Weidenfeld and Nicolson, $34.99
Something shifted when Alice Walker’s novel The Color Purple won the American Book Award in 1983. Her acceptance speech catches it: “I accept this award for my novel, in the name of the folk, like my parents, who have never written or read a novel; the folk of this country, robbed of education, health and happiness, and forced to labour for the benefit of the oppressor classes, and the folk all over the world…” She goes on to say “we must use all our anger and all our love…”
Anger. Love. Hold on to those words. On the evidence of these journals, they encapsulate her life. From the beginning, she has a rage not just to live but a need to be seen doing it. Living was a political act. That takes courage. And art.
In 2007, Walker placed more than 65 notebooks and journals in the Rare Book Library at Emory University, Atlanta. Walker, an assiduous/obsessive diarist, put an embargo on everything until 2040. By then, she’ll be 96. These 537 pages have been selected to reveal “an intimate record of her development as an artist, human rights activist and intellectual.” She has also released some passages that reveal her, in the words of her fastidious editor Valerie Boyd, as “woman, writer, an African American, a wife, a daughter, a mother, a lover, a sister, a friend, a citizen of the world”. The title Gathering Blossoms Under Fire is from one of her poems.
Walker’s personal life and her writing life cannot be separated. There are drafts of poems, speeches, commentaries on people she meets, friends and enemies. Envy and jealousy are big hitters in her circles. And then there is her family. She could outdo Dickens for a demanding family. But, like him, she keeps on giving because, like him, she feels responsible for them. And for the world. Change and reform drive Walker.
Walker wanted beauty, but she also wants to move her reader elsewhere. The early, necessarily high-minded diarising of a driven young woman are the entries that will eventually become the controversial The Color Purple. This, and the Spielberg film adaptation, established Walker as one of the most high-profile women in America. Black women had written novels before but none had won prizes, none had such cinematic interpretation. The journals chart the genesis of this complicated novel, starting with Walker’s own family history.
Her parents were sharecroppers in Georgia, they lived in various “horrible shacks”, and the family stories of neglect and abuse as well as love and fortitude were more complicated than most. Or perhaps for black families they were not. Walker’s was always bounding ahead and she had been published before, but with The Color Purple, her accurate ear for language, an original imagination and a political/feminist consciousness collided and cohered. She had found her voice and it had a unique intimacy.

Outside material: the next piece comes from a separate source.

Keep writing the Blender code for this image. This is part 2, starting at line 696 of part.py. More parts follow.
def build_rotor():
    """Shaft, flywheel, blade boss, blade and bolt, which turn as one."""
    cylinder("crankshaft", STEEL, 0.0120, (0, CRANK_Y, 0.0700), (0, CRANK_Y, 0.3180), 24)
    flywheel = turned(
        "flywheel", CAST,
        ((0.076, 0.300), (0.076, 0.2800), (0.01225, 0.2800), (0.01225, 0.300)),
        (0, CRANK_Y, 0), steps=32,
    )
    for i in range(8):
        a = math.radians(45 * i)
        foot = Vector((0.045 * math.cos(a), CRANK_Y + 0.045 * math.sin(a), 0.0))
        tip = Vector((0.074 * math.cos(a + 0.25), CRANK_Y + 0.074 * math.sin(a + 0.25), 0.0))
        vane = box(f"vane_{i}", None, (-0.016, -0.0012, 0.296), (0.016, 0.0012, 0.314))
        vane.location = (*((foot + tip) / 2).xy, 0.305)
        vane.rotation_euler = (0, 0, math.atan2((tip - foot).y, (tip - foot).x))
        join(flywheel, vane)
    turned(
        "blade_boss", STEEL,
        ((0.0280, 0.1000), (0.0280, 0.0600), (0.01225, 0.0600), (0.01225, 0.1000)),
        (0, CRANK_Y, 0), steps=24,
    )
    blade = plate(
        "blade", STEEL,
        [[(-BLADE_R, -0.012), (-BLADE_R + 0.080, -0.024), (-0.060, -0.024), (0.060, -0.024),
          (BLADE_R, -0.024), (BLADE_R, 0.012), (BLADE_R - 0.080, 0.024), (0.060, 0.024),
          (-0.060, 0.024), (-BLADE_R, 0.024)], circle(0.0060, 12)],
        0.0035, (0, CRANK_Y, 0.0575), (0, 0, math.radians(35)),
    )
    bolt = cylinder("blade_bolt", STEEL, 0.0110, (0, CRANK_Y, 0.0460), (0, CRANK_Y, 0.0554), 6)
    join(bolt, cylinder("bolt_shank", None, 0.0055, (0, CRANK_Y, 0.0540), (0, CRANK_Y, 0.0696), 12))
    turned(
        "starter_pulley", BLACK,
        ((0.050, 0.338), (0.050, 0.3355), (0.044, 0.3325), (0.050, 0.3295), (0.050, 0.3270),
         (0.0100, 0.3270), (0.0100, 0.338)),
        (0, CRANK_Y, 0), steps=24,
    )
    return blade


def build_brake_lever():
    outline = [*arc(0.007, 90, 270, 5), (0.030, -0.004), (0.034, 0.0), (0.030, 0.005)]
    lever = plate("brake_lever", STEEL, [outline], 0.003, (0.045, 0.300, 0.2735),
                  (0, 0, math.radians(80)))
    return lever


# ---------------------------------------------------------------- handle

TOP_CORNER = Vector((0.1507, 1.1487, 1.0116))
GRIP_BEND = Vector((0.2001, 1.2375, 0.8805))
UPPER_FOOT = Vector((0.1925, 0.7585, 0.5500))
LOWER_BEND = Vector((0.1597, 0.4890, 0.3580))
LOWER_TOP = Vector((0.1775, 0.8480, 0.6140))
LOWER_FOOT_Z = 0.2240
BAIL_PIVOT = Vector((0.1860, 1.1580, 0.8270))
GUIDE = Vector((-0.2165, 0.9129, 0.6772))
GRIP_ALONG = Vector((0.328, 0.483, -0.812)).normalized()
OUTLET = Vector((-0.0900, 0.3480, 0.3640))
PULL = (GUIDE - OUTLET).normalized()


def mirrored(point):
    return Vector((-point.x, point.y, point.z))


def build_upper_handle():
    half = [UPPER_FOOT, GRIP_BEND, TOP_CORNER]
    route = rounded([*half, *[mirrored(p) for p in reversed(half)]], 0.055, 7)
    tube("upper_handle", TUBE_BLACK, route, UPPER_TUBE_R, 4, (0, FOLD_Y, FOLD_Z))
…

The first entry is from June 1965, when Walker, 21 and a student at the prestigious, mainly white Sarah Lawrence College in New York, is thinking about becoming involved in the civil rights campaign in the South. Four years later, she is deeply involved. Her credentials are impeccable. She also keeps an eye of how she is thinking and what she could be writing, observes that Tom Wolfe’s dialogue is “wooden” (hooray!) and how to discipline herself with “patience and precision” so that she can turn a blank page into something worth reading.